Calling with positional and with named parameters
If I pass positional parameters in documentation order, I get the output I expect:
$parser->tables_dump(1, '_') ;
The columns are separated by an underscore instead of the default colon:
TABLE(0, 0):
a_b_c
1_2_3
4_5_6
Following Perl.com's Advance Subroutines article, I tried to pass a hash containing parameter names and values to clarify the meaning of the parameters:
$parser->tables_dump({show_content => 1, col_sep => '_'}) ;
Perl doesn't understand this. It ignores the value of col_sep and outputs with the default value:
TABLE(0, 0):
a:b:c
1:2:3
4:5:6
I get the same output if I don't try to change the separator:
$parser->tables_dump({show_content => 1}) ;
Even if I specify nonsense parameter names, I get the same output:
$parser->tables_dump({tweedledum => 1, tweedledee => '_'}) ;
Can I call this function using the named parameter style, or should I just settle for positional?

Perl doesn't natively support named parameters, however it's possible to design functions to accept named parameters (as a hash or hashref). It's up to the author of the function as to how they implement it. You'll need to supply arguments the function is expecting or you'll get unexpected results.
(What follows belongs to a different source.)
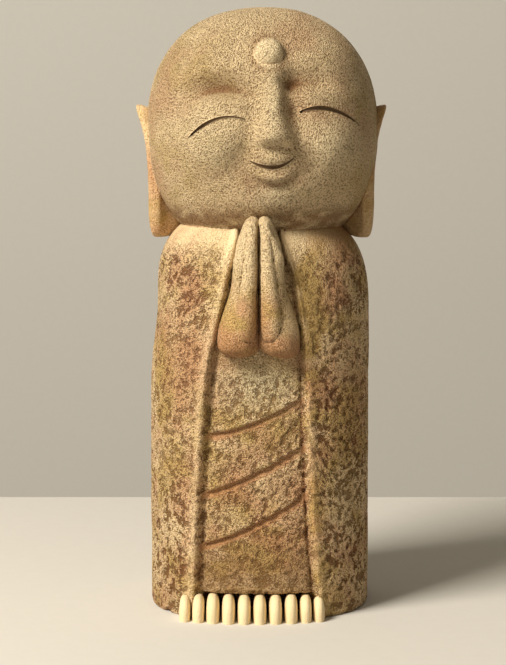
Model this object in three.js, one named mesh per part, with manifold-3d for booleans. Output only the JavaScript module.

Named parameter passing in Perl (even with default values) is explained very well in Object Oriented Perl, Chapter 6.
This style is very important and is widely used in object constructors. That's why it is explained in their OO Perl book.
I will quote two of their examples:
# This is how you call a subroutine using named argument passing
interests(name => "Paul", language => "Perl", favourite_show => "Buffy");
# This is how you define the subroutine to accept named arguments
sub interests {
my (%args) = #_;
# This is how you capture named arguments and define
# defaults for the ones missing from a particular call.
my $name = $args{name} || "Bob the Builder";
my $language = $args{language} || "none that we know";
my $favourite_show = $args{favourite_show} || "the ABC News";
print "${name}’s primary language is $language. " .
"$name spends their free time watching $favourite_show\n";
}
Another example that gives a different way of defining defaults (in a hash) is this:
my %defaults = ( pager => "/usr/bin/less", editor => "/usr/bin/vim" );
sub set_editing_tools {
my (%args) = #_;
# Here we join our arguments with our defaults. Since when
# building a hash it’s only the last occurrence of a key that
# matters, our arguments will override our defaults.
%args = (%defaults, %args);
# print out the pager:
print "The new text pager is: $args{pager}\n";
# print out the editor:
print "The new text editor is: $args{editor}\n";
}

Following Perl.com's Advance Subroutines article, I tried to pass a
hash containing parameter names and values to clarify the meaning of
the parameters:
That article covers a way to write subroutines such that they will accept a hashref of named parameters. If you're calling a sub that isn't written to accept that, then it won't know how to handle it correctly.
$parser->tables_dump({show_content => 1, col_sep => '_'}) ;
Perl doesn't understand this. It ignores the value of col_sep and
outputs with the default value:
Not to be overly pedantic, but Perl understands that just fine. However, tables_dump is only written to accept a list of scalar parameters. When you call it that way, it receives a single scalar parameter. This parameter just happens to be a reference to a hash, but tables_dump doesn't know or care about that, so it uses the reference as the value of $show_content. This is probably equivalent to passing 1 for show_content, since both 1 and any possible reference will evaluate as "true" in boolean context and I assume that $show_content is only ever used as a boolean.
Since there is no second parameter, nothing gets assigned to $col_sep, so it uses the default separator, as you observed.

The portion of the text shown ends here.